At this initial stage, I cannot conclude that the State has carried its burden of showing that LD 832 will, in fact, be likely to reduce prices and increase affordable access to cable. The State candidly conceded at oral argument that “there may well not be enough in the . . . factual record at this point for us to have met our burden.”14 Tr. Oral Argument at 56. Because I agree that there is not sufficient evidence to show that the State will likely be able to demonstrate that LD 832 will remedy the problems associated with rising cable prices, I conclude that the Plaintiffs are likely to succeed on their First Amendment claim. I note that a likelihood of success determination on a motion for preliminary injunction should “be understood only as [a] probable outcome” based on “the present state of the record.” Maine Educ. Ass‘n Benefits Trust v. Cioppa, 695 F.3d 145, 158 (1st Cir. 2012).
II. Remaining Factors
“Likelihood of success is the main bearing wall of the four-factor framework” for preliminary injunctions. Ross-Simons of Warwick, Inc. v. Baccarat, Inc., 102 F.3d 12, 16 (1st Cir. 1996). Nonetheless, the remaining factors for a preliminary injunction—whether the Plaintiffs will suffer irreparable harm, the balance of hardships, and the public interest—also weigh in the Plaintiffs’ favor. See Harnett, 731 F.3d at 9. A plaintiff who has shown a likelihood of success on the merits of a First Amendment claim has satisfied the irreparable injury component of the preliminary injunction analysis as well, given the loss of First Amendment freedoms. Sindicato Puertorriqueño de Trabajadores v. Fortuño, 699 F.3d 1, 15 (1st Cir. 2012) (citing Elrod v. Burns, 427 U.S. 347, 373 (1976)).

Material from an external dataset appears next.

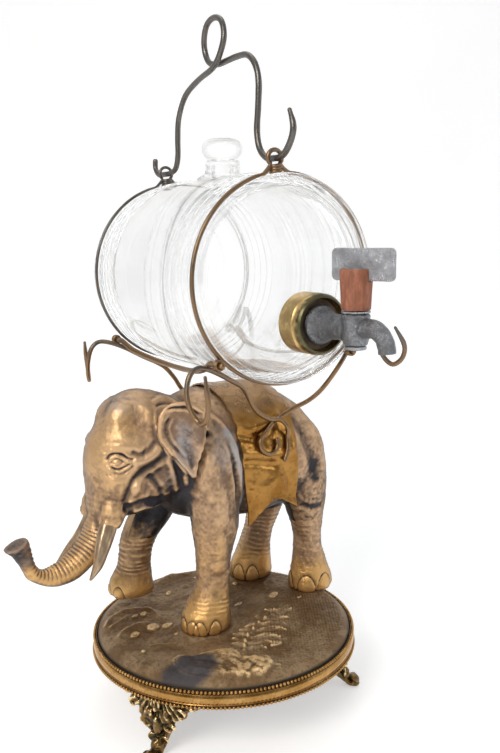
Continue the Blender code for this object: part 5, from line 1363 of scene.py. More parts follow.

The balance of hardships and public interest also weigh in favor of the Plaintiffs. The affidavit of Comcast Chief Information Officer Rick Rioboli suggest that it will take significant resources for Comcast to implement an à la carte ordering system and that implementation costs will be passed on to consumers. Decl. or Rick Rioboli 4-5. Because the State has not established that LD 832 is likely to improve access to cable services or lower costs, I cannot conclude that granting the preliminary injunction will create a countervailing hardship on the State. The public interest is served by protecting First Amendment rights from likely unconstitutional infringement. See Yes for Life Political Action Comm. v. Webster, 74 F. Supp. 2d 37, 43 (D. Me. 1999).
CONCLUSION
For the reasons stated above, I DENY the Plaintiffs’ motion for preliminary injunction (ECF No. 14) on their preemption claim (Count I). I GRANT Plaintiffs’ motion for a preliminary injunction on their First Amendment claim (Count II). Although I had anticipated consolidating the preliminary injunction hearing with the trial on the merits, pursuant to
SO ORDERED.
/s/ Nancy Torresen
United States District Judge
Dated this 20th day of December, 2019.